Krutoy flew to Riga and in July gave a press conference about the Trump talks alongside Ainārs Šlesers, a flamboyant Latvian businessman and former deputy prime minister, who was assisting the efforts to secure Trump’s involvement.
“By attracting the attention of such a serious investor like Trump, we can think about directing New Wave towards a western European audience,” Krutoy said at the time.
Šlesers
said in August 2011 that he, too, met Trump in New York and discussed the Riga collaboration “several times” with Ivanka Trump. Detailed plans went back and forth with the Trump Organization, which signaled a willingness to press ahead, according to one person involved.
During the following weeks, however, difficulties arose. Krutoy was called in for questioning by Latvia’s Corruption Prevention and Combating Bureau (KNAB), which had recently embarked on an investigation that became known locally as the “Oligarchs Case”. No allegations were made against Krutoy, he was never charged, and he denied any wrongdoing.
But Šlesers was a central figure in the inquiry, suspected of using public office to influence decisions on property developments benefiting companies he secretly owned.

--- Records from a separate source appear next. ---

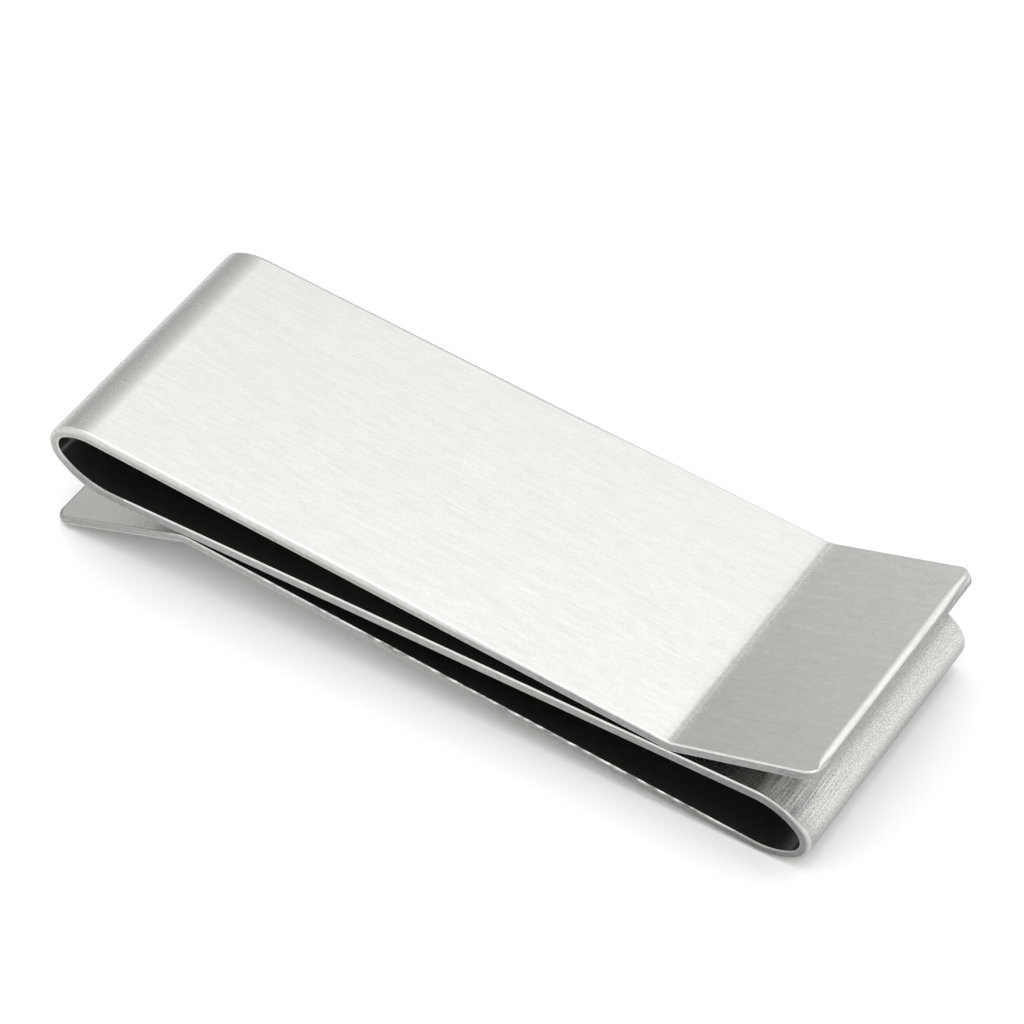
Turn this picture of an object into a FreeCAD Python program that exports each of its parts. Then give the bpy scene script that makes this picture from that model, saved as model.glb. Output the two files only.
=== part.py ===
import FreeCAD, Part
import math
import os

import Sketcher

# Double-sided money clip: one strip of spring steel folded into a long S.
# The centre leaf lies level. A U-bend at its left end carries the upper leaf and its lip, and a U-bend
# at its right end carries the lower leaf and its lip. The strip is divided square across at its bend
# lines and at the nose of each U-bend, which is where an opening leaf hinges.
# Frame: X along the clip, Y across the strip, Z up; origin at the bottom centre of the clip's box.

SIZES = {
    "strip_width": 20.1,
    "strip_thickness": 0.75,
    "edge_radius": 0.12,
    "centre_leaf_length": 47.5,
    # left U-bend and upper leaf; radii are those of the strip's middle surface
    "left_entry_radius": 5.5,
    "left_entry_angle": 46.0,
    "left_nose_radius": 1.45,
    "left_exit_radius": 4.0,
    "left_exit_angle": 34.5,
    "left_closing_angle": 4.87,
    "upper_leaf_length": 42.8,
    "upper_crease_radius": 1.85,
    "upper_flare_angle": 22.3,
    "upper_lip_length": 10.25,
    "upper_front_corner_radius": 0.6,
    "upper_back_corner_radius": 0.9,
    # right U-bend and lower leaf
    "right_entry_radius": 4.6,
    "right_entry_angle": 46.8,
    "right_nose_radius": 1.58,
    "right_exit_radius": 4.55,
    "right_exit_angle": 37.4,
    "right_closing_angle": 5.08,
    "lower_leaf_length": 41.9,
    "lower_crease_radius": 1.9,
    "lower_flare_angle": 25.1,
    "lower_lip_length": 10.75,
    "lower_front_corner_radius": 1.0,
    "lower_back_corner_radius": 1.0,
}

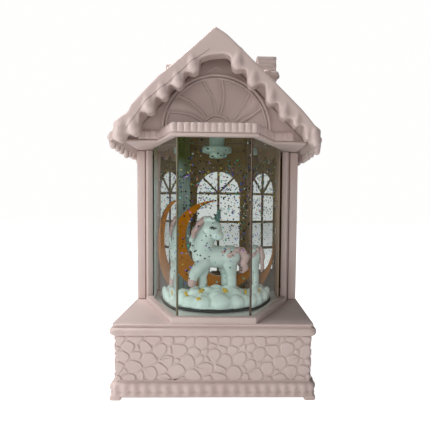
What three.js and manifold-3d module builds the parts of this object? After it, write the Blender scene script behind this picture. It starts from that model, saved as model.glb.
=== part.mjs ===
// House-shaped water lantern: a glitter tank in a pink moulded house on a stone-look plinth.
// Millimetres, +Z up. The origin is the middle of the footprint, on the surface it stands on;
// the front of the house faces -Y.
import * as THREE from 'three';
import { mergeVertices } from 'three/addons/utils/BufferGeometryUtils.js';
import Module from 'manifold-3d';

const wasm = await Module();
wasm.setup();

// ---- driving dimensions ----
const GAP = 0.3; // air left between neighbouring pieces

const SLAB = { halfX: 75, halfY: 66.5, bottom: 48.3, lip: 55, top: 57.3, inset: 1.5, hole: 41 };
const PLINTH = { halfX: 72.5, halfY: 63, wall: 2.5, bottom: 10, top: 48 };
const SKIRT = { halfX: 75, halfY: 66, bottom: 2.3, top: 14, corner: 7 };
const FOOT = { size: 10, height: 2, x: 68, y: 58.5 };
const COVER = { bottom: 4.6, top: 7.1 };

// The bay is a hexagonal prism, a little longer from front to back than across.
const BAY = { frontHalf: 27.4, frontY: 58.4, sideHalf: 56 };
const BAY_SLOPE = BAY.frontY / (BAY.sideHalf - BAY.frontHalf);
const TANK = { wall: 2, bottom: SLAB.top + GAP, top: 203.5, floorHole: 36.3, plugHole: 7 };
const KERB = { rise: 4.6, inner: 0.5, width: 6, endY: 4.9 };

const WALL = {
  frontY: 10.5, backY: 59, rearY: 63, top: 193.4, outerX: 73.3, innerX: 68, postX: 66.2, postDepth: 6,
};
const BOARD = { bottom: 193.8, top: 196, halfX: 72.3, shoulderY: -33.5, backY: 58.7, lip: 6.8 };
const CORNICE = { bottom: 196.3, top: 203.6, halfX: 62, depth: 4.6, backDepth: 3.4 };
const WINDOW = { half: 20.7, sill: 80.5, spring: 156.5, bar: 2.2, rails: [102.8, 128.7, 156.2] };

const ROOF = { peak: 272, halfX: 78, thickness: 2.2, frontY: -52.1, backY: 63 };
const FASCIA = { rise: 1, frontY: -63.4, backY: 66.5, drop: 14, drip: 5, count: 6, floor: 188 };
const EAVE = { outerX: 82, top: 198, bottom: 191, drip: 4.5, count: 9 };
const GABLE = { frontY: -29.5, thickness: 3 };
const CHIMNEY = { width: 16.8, depth: 17, backY: 22 };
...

He and Koziols were also questioned in 2011. They denied any wrongdoing and were not charged. Šlesers did not respond to emails seeking comment.
Discussions with the Trumps about developing the complex in Riga ground to a halt. People who were involved deny that the KNAB investigation was to blame. Koziols said he and his associates simply could not secure enough external financing.
During a visit to Riga in May 2012, Donald Trump Jr acknowledged that his family had explored the potential Latvian development. “We were talking,” he told reporters, after being asked about Krutoy’s group. “We went back and forth for a little while. Nothing went forward, but it’s an area that we are interested in.”
At the heart of the Latvian inquiry were secret recordings of meetings involving suspects at a hotel in Riga. According to leaked transcripts published by the magazine IR, Šlesers was heard telling a potential investor in February 2011 that he had “an agreement with Trump” after meeting him in New York, and that they were “ready to make the Trump Plaza Riga”. Šlesers did not respond to a request for comment by IR.
Apparently keen to chase down this line of inquiry, Latvia made an official request for judicial assistance from the US in February 2014. The interest from Latvian authorities in Trump was
first reported last year by Neatkarīgā Rīta Avīze of Riga.
Latvia’s request was described to the Guardian by two sources who have reviewed it but were not permitted to discuss it publicly.
The Latvian authorities asked for Trump himself to be interviewed for their inquiry, according to the sources. At least one Trump Organization executive did speak with FBI officials, and the company provided written answers to additional questions.
The US did not formally respond until September 2015, the sources said. By then, Latvian investigators were close to concluding their case, and appear not to have pursued the link with Trump any further.
Alan Garten, chief legal officer of the Trump Organization, said he could not recall whether the company had received a request for information relating to Latvia. “But if we were contacted by the authorities, we would have certainly cooperated,” Garten said in an email.
The FBI, justice department and Latvian authorities declined to comment.
The Agalarovs denied any wrongdoing. Their attorney, Scott Balber, said: “The Agalarovs did not introduce Mr Krutoy to the Trumps and had no involvement in any discussions between Mr Krutoy and the Trumps. The Agalarovs did not know the Trumps in 2011.”
Peter Mirijanian, a spokesman for Ivanka Trump’s attorney, said: “Work and meetings Ms Trump had five years before the election, which had nothing to do with the election, are not relevant topics to which we will respond.”
The blunted conclusion to the Oligarchs Case remains a source of intense frustration to anti-corruption campaigners in Latvia. Judins, the MP, examined the case on a special commission and said it exposed “state capture” in his country.
“I think there was enough evidence for the prosecutor to continue this case,” said Judins. “But he said no.”